Providing a rich customer experience is imperative in today’s online world. One way to keep customers and prospects happy is to give them a satisfying experience when they seek help.

Two of the top solutions that automate customer-support help-desk operations are Zendesk and Kayako Fusion, both available as online offerings.

Zendesk and Kayako Fusion are both relatively young solutions with garage-type foreign origins and U.S. presences. Zendesk, which was launched in Copenhagen in 2007, has a team of 50 programmers in San Francisco. Kayako, which was formed in Jalandhar, Punjab, India in 2001, was incorporated in Idaho. Kayako rewrote, renamed, and relaunched its solution as Fusion in 2010.

Online chat, password resetting, knowledge databases, and self-serevice are among the features these systems provide. They also offer customer ticketing, collaboration, and workflow to help agents resolve problems. Each allows you to define rules and procedures for categorizing and routing specific help topics to agents.

In a Comparz.com survey, users praised the ease of setup, customization, support, and overall capabilities of both vendors’ solutions.

However, while they both provide a comprehensive help-desk support feature set, each also has unique capabilities.

Zendesk is unique in providing social media capabilities that allow you to monitor and answer queries via Facebook and Twitter. Zendesk also provides a more extensive roster of prebuilt integrations with third-party products and APIs, listing 90+ on its site.

Kayako offers no integration details other than that it provides rich APIs, access to source code, and a developer network to help you integrate.

Zendesk has had a commanding lead in mobile platform support—including iPad, iPhone, Android, Blackberry, and Windows phone—but Kayako is catching up.

Kayako initially supported only Windows Phone, but announced Android support in November 2011 and has a beta available for iPhone devices. Mobile support is not one of Kayako’s boasting points, and is not mentioned on its site.

Features touted by Kayako include VoIP integration, intelligent routing, customer screen sharing, and the ability to toggle between phone, e-mail, tickets, and chat while working on a case.

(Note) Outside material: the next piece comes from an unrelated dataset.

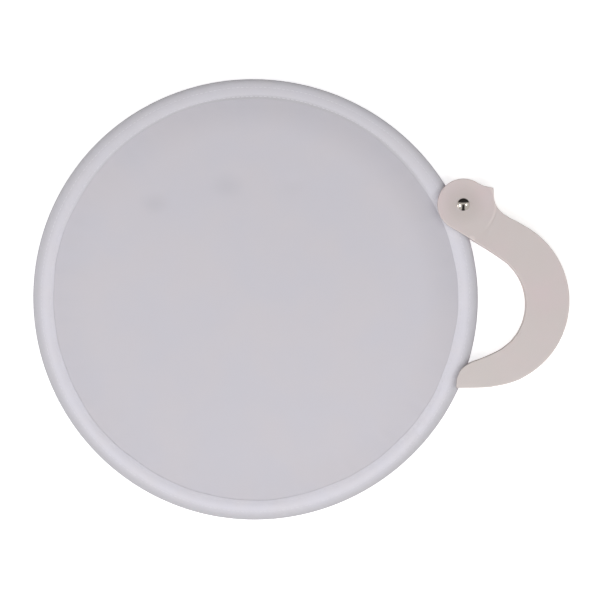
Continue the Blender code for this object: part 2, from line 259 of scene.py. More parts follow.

Pricewise, for its entry-level Starter plan (previously $9 per user per month), Zendesk is offering a special deal in which you donate $20 to UCSF Benioff Children’s Hospital and receive a year for free for up to three agents. Zendesk’s other three plans, Regular, Plus, and Enterprise, are $24, $49, and $99 per user per month, respectively, for unlimited users.

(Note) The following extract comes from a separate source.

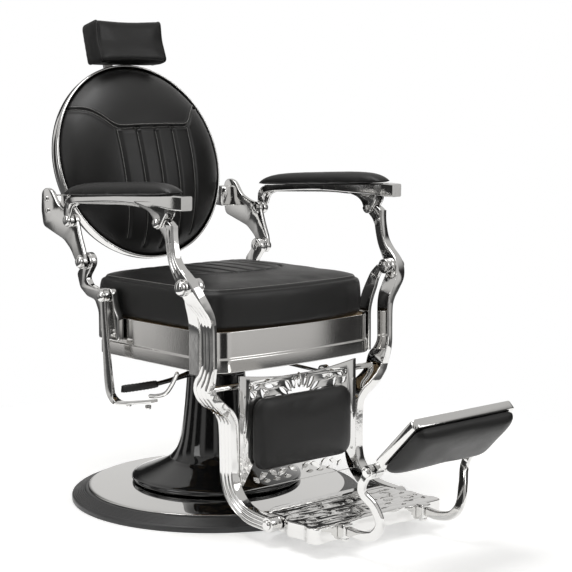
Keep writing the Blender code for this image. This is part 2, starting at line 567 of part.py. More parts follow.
# ---- Legrest: side castings, calf panel, footplate and flip-over rest ----
FOOT_PIVOT = (-0.425, 0.048)
for side, sign in SIDES:
    path = smooth_path([
        (0.3165, -0.2400, 0.6900, 0.0180, 0.026), (0.3165, -0.2400, 0.6600, 0.0180, 0.028),
        (0.3170, -0.2490, 0.6200, 0.0190, 0.028), (0.3165, -0.2650, 0.5930, 0.0210, 0.032),
        (0.3130, -0.2890, 0.5650, 0.0235, 0.042), (0.3050, -0.3010, 0.5400, 0.0240, 0.046),
        (0.2900, -0.3040, 0.5180, 0.0235, 0.044), (0.2755, -0.3045, 0.4950, 0.0200, 0.042),
        (0.2690, -0.3045, 0.4700, 0.0170, 0.040), (0.2680, -0.3050, 0.4250, 0.0165, 0.039),
        (0.2680, -0.3045, 0.3850, 0.0165, 0.040), (0.2675, -0.2960, 0.3580, 0.0190, 0.046),
        (0.2660, -0.2850, 0.3380, 0.0220, 0.054), (0.2610, -0.2835, 0.3200, 0.0230, 0.054),
        (0.2480, -0.2840, 0.3030, 0.0240, 0.052), (0.2300, -0.2835, 0.2890, 0.0250, 0.050),
        (0.2100, -0.2815, 0.2740, 0.0255, 0.047), (0.1965, -0.2800, 0.2540, 0.0260, 0.045),
        (0.1925, -0.2790, 0.2250, 0.0260, 0.043), (0.1915, -0.2790, 0.1700, 0.0260, 0.0425),
        (0.1915, -0.2810, 0.1250, 0.0260, 0.042), (0.1915, -0.2930, 0.0930, 0.0260, 0.041),
        (0.1920, -0.3220, 0.0660, 0.0255, 0.038), (0.1930, -0.3600, 0.0520, 0.0250, 0.035),
        (0.1945, -0.4200, 0.0480, 0.0250, 0.032)], 2)
    path = [(sign * x, y, z, width, depth) for x, y, z, width, depth in path]
    casting = piece("leg_casting_" + side, skinned_mesh(swept_rows(path)), "chrome", LEGREST)
    join(casting, extruded_mesh(
        arc(ARM_FRONT_PIVOT, 0.0110, -80, 100, 8)
        + [(-0.2340, 0.7000), (-0.2500, 0.6900), (-0.2520, 0.6500), (-0.2300, 0.6500),
           (-0.2200, 0.6680)],
        *mirrored(ARM_CENTRE_FRONT - TONGUE_HALF, ARM_CENTRE_FRONT + TONGUE_HALF, sign)), "tongue")
    cut(casting, rod_mesh(KNEE_PIVOT, 0.0185, *mirrored(0.2500, KNEE_OUTER + 0.0006, sign), 24),
        "lug_clearance")
    join(casting, rod_mesh(KNEE_PIVOT, 0.0190, *mirrored(KNEE_OUTER + 0.0007, 0.3300, sign), 24),
         "knee_eye")
    join(casting, rod_mesh(FOOT_PIVOT, 0.0170, *mirrored(0.1820, 0.2080, sign)), "foot_eye")
    bore(casting, ARM_FRONT_PIVOT, 0.0053, -0.4, 0.4)
    bore(casting, KNEE_PIVOT, 0.0071, -0.4, 0.4)
    bore(casting, FOOT_PIVOT, 0.0063, -0.4, 0.4)
    bore(casting, CROSSBAR, 0.0073, -CROSSBAR_HALF - GAP, CROSSBAR_HALF + GAP)
    domed_pin("arm_front_pin_" + side, sign, ARM_FRONT_PIVOT, ARM_CENTRE_FRONT - EAR_OUTER,
              ARM_CENTRE_FRONT + EAR_OUTER, 0.0050, 0.0105, LEGREST)

panel_top = [(0.178 - 0.356 * k / 10, 0.352 - 0.016 * math.sin(math.pi * k / 10)) for k in range(11)]
piece("calf_panel", extruded_mesh(panel_top + [(-0.178, 0.090), (0.178, 0.090)],
                                  CALF_PLANE, CALF_PLANE + 0.005, "Y"), "chrome", LEGREST)
piece("leg_crossbar", rod_mesh(CROSSBAR, 0.007, -CROSSBAR_HALF, CROSSBAR_HALF), "chrome", LEGREST)


def rounded_rectangle(half_width, low, high, radius, steps=4):
    return (arc((half_width - radius, low + radius), radius, -90, 0, steps)
            + arc((half_width - radius, high - radius), radius, 0, 90, steps)
            + arc((radius - half_width, high - radius), radius, 90, 180, steps)
            + arc((radius - half_width, low + radius), radius, 180, 270, steps))


piece("calf_pad", skinned_mesh([
    [(x, y, z) for x, z in rounded_rectangle(0.147 - inset, 0.133 + inset, 0.299 - inset, 0.030)]
    for inset, y in ((0.004, CALF_PLANE - GAP), (0, CALF_PLANE - 0.006), (0.001, CALF_PLANE - 0.018),
                     (0.010, CALF_PLANE - 0.026), (0.030, CALF_PLANE - 0.030))]),
    "black_leather", LEGREST)

FOOT_REAR, FOOT_FRONT = -0.366, -0.565


def foot_outline(inset=0.0):
    """The footplate's plan: lobed front corners, and narrow where the leg castings pass."""
    half = [(0.142 - inset, FOOT_REAR - inset), (0.1785 - inset, -0.392 - inset * 0.6),
            (0.1785 - inset, -0.450), (0.192 - inset, -0.470), (0.186 - inset, -0.520),
            (0.196 - inset, -0.540), (0.190 - inset, FOOT_FRONT + inset), (0.095, FOOT_FRONT + inset),
            (0.060, FOOT_FRONT + 0.008 + inset)]
    return half + [(-x, y) for x, y in reversed(half)]


footplate = piece("footplate", extruded_mesh(foot_outline(), FOOT_BOTTOM, FOOT_TOP, "Z"),
                  "chrome", LEGREST)
cut(footplate, extruded_mesh(foot_outline(0.010), FOOT_BOTTOM - 0.01, FOOT_TOP - 0.007, "Z"), "underside")
bore(footplate, FOOT_PIVOT, 0.0063, -0.4, 0.4)
piece("footplate_rod", turned_mesh([
    (0, -0.2150), (0.008, -0.2150), (0.011, -0.2125), (0.011, -0.2085), (0.006, -0.2085),
    (0.006, 0.2085), (0.011, 0.2085), (0.011, 0.2125), (0.008, 0.2150), (0, 0.2150)], 16,
    frame=along_x(0, *FOOT_PIVOT)), "chrome", LEGREST)

for side, sign in SIDES:
    low, high = mirrored(0.1070, 0.1330, sign)
    piece("flip_clamp_" + side, box_mesh((low, -0.5870, 0.0365), (high, FOOT_FRONT - GAP, 0.0680)),
          "chrome", LEGREST)
    path = smooth_path([
        (0.1200, -0.5882, 0.0520, 0.013, 0.021), (0.1200, -0.6250, 0.0505, 0.013, 0.021),
        (0.1205, -0.6620, 0.0600, 0.013, 0.021), (0.1230, -0.6830, 0.0880, 0.013, 0.021),
        (0.1360, -0.6780, 0.1270, 0.013, 0.021), (0.1540, -0.6640, 0.1550, 0.013, 0.020),
        (0.1590, -0.6660, 0.1750, 0.012, 0.020), (0.1580, -0.6780, 0.1960, 0.011, 0.020)], 2)
    path = [(sign * x, y, z, width, depth) for x, y, z, width, depth in path]
    arm = piece("flip_arm_" + side, skinned_mesh(swept_rows(path)), "chrome", LEGREST)
    join(arm, rod_mesh(FLIP_PIVOT, 0.0155, *mirrored(0.1520, 0.1635, sign)), "eye")
    bore(arm, FLIP_PIVOT, 0.0063, -0.4, 0.4)
piece("flip_shaft", turned_mesh([
    (0, -0.1700), (0.007, -0.1700), (0.010, -0.1680), (0.010, -0.1640), (0.006, -0.1640),
    (0.006, 0.1640), (0.010, 0.1640), (0.010, 0.1680), (0.007, 0.1700), (0, 0.1700)], 16,
    frame=along_x(0, *FLIP_PIVOT)), "chrome", LEGREST)


def board_point(x, out, proud):
    """A point of the flip-over board: out from its hinge, and proud of its padded side."""
    along = Vector((0, -math.cos(BOARD_TILT), math.sin(BOARD_TILT)))
    face = Vector((0, -math.sin(BOARD_TILT), -math.cos(BOARD_TILT)))
    return Vector((x, *FLIP_PIVOT)) + out * along + proud * face


TRAY_HALF = 0.0105
tray = piece("flip_tray", skinned_mesh([
    [board_point(x, out, proud) for x, out in rounded_rectangle(0.1505, 0.020, 0.169, 0.010, 2)]
    for proud in (-TRAY_HALF, TRAY_HALF)]), "chrome", FLIP)
for side, sign in SIDES:
    low, high = mirrored(0.1280, 0.1500, sign)
    join(tray, rod_mesh(FLIP_PIVOT, 0.0150, low, high), "eye_" + side)
    join(tray, skinned_mesh([[board_point(x, out, proud) for x, out in (
        (low, 0), (high, 0), (high, 0.030), (low, 0.030))] for proud in (-0.0085, 0.0085)]), "web_" + side)
bore(tray, FLIP_PIVOT, 0.0063, -0.4, 0.4)
piece("flip_pad", skinned_mesh([
    [board_point(x, out, proud) for x, out in rounded_rectangle(
        0.147 - inset, 0.024 + inset, 0.166 - inset, 0.016, 3)]
    for inset, proud in ((0.003, TRAY_HALF + GAP), (0, 0.016), (0.004, 0.028), (0.014, 0.036),
                         (0.034, 0.040))]), "black_leather", FLIP)

# ---- Pump lever: forged shaft on a hub, with a rubber grip ----
pump = piece("pump_lever", turned_mesh([
    (0, -0.0230), (0.0052, -0.0230), (0.0052, -0.0150), (0.0135, -0.0150), (0.0135, 0.0150),
    (0.0052, 0.0150), (0.0052, 0.0230), (0, 0.0230)], 20, frame=PUMP_FRAME), "black_enamel", PUMP)
join(pump, skinned_mesh(swept_rows(smooth_path([
    (-0.0960, -0.0400, 0.3175, 0.018, 0.014), (-0.1250, -0.0380, 0.3130, 0.015, 0.011),
    (-0.1550, -0.0260, 0.3040, 0.014, 0.010), (-0.1840, -0.0100, 0.2960, 0.014, 0.010)], 2))), "shaft")
GRIP_PATH = [(-0.1845, -0.0097, 0.2959), (-0.1900, -0.0060, 0.2948), (-0.2200, 0.0130, 0.2900),
             (-0.2500, 0.0330, 0.2860), (-0.2550, 0.0365, 0.2855)]
GRIP_SIZES = ((0.022, 0.013), (0.026, 0.017), (0.028, 0.018), (0.028, 0.018), (0.022, 0.012))
piece("pump_grip", skinned_mesh(swept_rows([
    (*place, *size) for place, size in zip(GRIP_PATH, GRIP_SIZES)])), "black_rubber", PUMP)

# ---- Recline lever: flat hanging bar with a foot, and the rod that works the lock ----
lever = piece("recline_lever", skinned_mesh(swept_rows(smooth_path([
    (-0.2825, 0.0640, 0.5040, 0.0080, 0.020), (-0.2825, 0.0620, 0.4600, 0.0080, 0.020),
    (-0.2830, 0.0540, 0.3800, 0.0075, 0.024), (-0.2835, 0.0440, 0.3000, 0.0075, 0.030),
    (-0.2830, 0.0340, 0.2720, 0.0120, 0.020), (-0.2780, 0.0140, 0.2600, 0.0240, 0.008),
    (-0.2640, -0.0300, 0.2650, 0.0260, 0.007), (-0.2510, -0.0850, 0.2750, 0.0240, 0.007)], 2))),
    "chrome", LEVER)
join(lever, rod_mesh(LEVER_PIVOT, 0.0150, -0.2865, -0.2740), "eye")
bore(lever, LEVER_PIVOT, 0.0056, -0.4, 0.4)
lever_lug = bpy.data.objects["back_lug_right"]
join(lever_lug, turned_mesh([
    (0, -0.2975), (0.006, -0.2965), (0.0115, -0.2935), (0.0130, -0.2905), (0.0130, -0.2872),
    (0.0052, -0.2872), (0.0052, -0.2620), (0, -0.2620)], 20, frame=along_x(0, *LEVER_PIVOT)), "lever_stud")
piece("recline_rod", skinned_mesh(tube_rows(smooth_path([
    (-0.2530, -0.0700, 0.2845), (-0.2525, -0.0950, 0.2880), (-0.2500, -0.1250, 0.2980),
    (-0.2470, -0.1450, 0.3200), (-0.2440, -0.1620, 0.3500)], 3), 0.0048)), "chrome", LEVER)

# ---- Lock strut under the seat: body hung from the frame, rod on the legrest's crossbar ----
STRUT_REAR, STRUT_FRONT = Vector((0.100, 0.100, 0.335)), Vector((0.100, *CROSSBAR))
strut_run = (STRUT_FRONT - STRUT_REAR).normalized()


def strut_frame(distance):
    turn = strut_run.to_track_quat("Z", "X").to_matrix().to_4x4()
    return Matrix.Translation(STRUT_REAR + strut_run * distance) @ turn


piece("strut_body", turned_mesh([
    (0, -0.012), (0.008, -0.010), (0.0105, -0.004), (0.0105, 0.226), (0.0085, 0.230),
    (0.0048, 0.230), (0.0048, 0.060), (0, 0.060)], 20, frame=strut_frame(0)), "black_enamel", STRUT)
rod = piece("strut_rod", turned_mesh([(0, 0.070), (0.0042, 0.070), (0.0042, 0.361), (0, 0.361)],
                                     16, frame=strut_frame(0)), "chrome", STRUT_ROD)


def slot_outline(radius, half_straight):
    """An upright slot round the crossbar, as (y, z) points."""
    top = arc((CROSSBAR[0], CROSSBAR[1] + half_straight), radius, 0, 180, 6)
    return top + arc((CROSSBAR[0], CROSSBAR[1] - half_straight), radius, 180, 360, 6)


join(rod, extruded_mesh(slot_outline(0.0135, 0.0040), 0.0930, 0.1070), "eye")
cut(rod, extruded_mesh(slot_outline(0.0098, 0.0040), 0.05, 0.15), "eye_slot")
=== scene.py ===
"""Looks for a hydraulic barber chair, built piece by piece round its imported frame.

The front faces -Y, the sitter's right is -X and +Z is up, in metres.
"""

import math

import bmesh
import bpy
import numpy as np
from mathutils import Matrix, Vector
from mathutils.bvhtree import BVHTree


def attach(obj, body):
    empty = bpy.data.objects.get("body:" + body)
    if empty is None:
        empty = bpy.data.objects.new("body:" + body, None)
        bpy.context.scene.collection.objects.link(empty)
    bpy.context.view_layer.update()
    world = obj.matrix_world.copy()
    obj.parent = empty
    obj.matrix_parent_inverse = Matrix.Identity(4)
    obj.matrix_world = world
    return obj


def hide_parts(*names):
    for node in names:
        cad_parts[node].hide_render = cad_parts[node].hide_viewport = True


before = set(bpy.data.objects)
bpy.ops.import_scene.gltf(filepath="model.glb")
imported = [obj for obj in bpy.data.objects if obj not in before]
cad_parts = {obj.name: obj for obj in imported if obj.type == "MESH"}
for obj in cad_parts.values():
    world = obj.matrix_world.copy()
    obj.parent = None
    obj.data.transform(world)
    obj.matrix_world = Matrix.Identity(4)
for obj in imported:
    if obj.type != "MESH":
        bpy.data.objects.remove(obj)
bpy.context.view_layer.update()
SIDES = (("right", -1), ("left", 1))

# ---- Studio: camera, pale floor and soft lights ----
# A small round white floor stands in a bright room. The room is pale with a few dark
# drapes, which give bright metal something to reflect.
def linked(name, data):
    """A new object that holds this data, put in the scene."""
    obj = bpy.data.objects.new(name, data)
    bpy.context.scene.collection.objects.link(obj)
    return obj


def mesh_of(name, bm):
    """A new mesh of what was built, which is then freed."""
    mesh = bpy.data.meshes.new(name)
    bm.to_mesh(mesh)
    bm.free()
    return mesh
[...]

The Starter plan, while a bargain, lacks community, knowledgebase, ticket, online chat, e-mail and phone support, as well as other capabilities.

Kayako’s online solution is priced at $49, $29, and $29 per user per month for its Fusion, Engage, and Resolve plans, respectively. Fusion is its full-featured solution, Engage is a live chat and real-time support system, and Resolve is a ticket support system.

Zendesk provides a full side-by-side checklist of features for its plans on its site, while Kayako does not provide a comprehensive list of features, making it more difficult to determine what is included.

For a solution that targets larger SMBs, the sweet spot these companies aim to capture, Zendesk and Kayako’s offerings are both $49 per user per month.

As one user noted, as your number of agents rises, these solutions can get expensive. Kayako offers server-based-solutions that you can run in-house, but this requires installing and managing client/server hardware, network, and communications systems—a scenario that might be cost-effective but that many small businesses want to avoid.

Bottom Line: Both have solid reputations and pricing is similar. As usual, you should evaluate these solutions based on your size, budget, and how the plans, feature sets, and user interfaces match your needs and preferences. Zendesk and Kayako both offer a free trial, so you can test drive each and decide.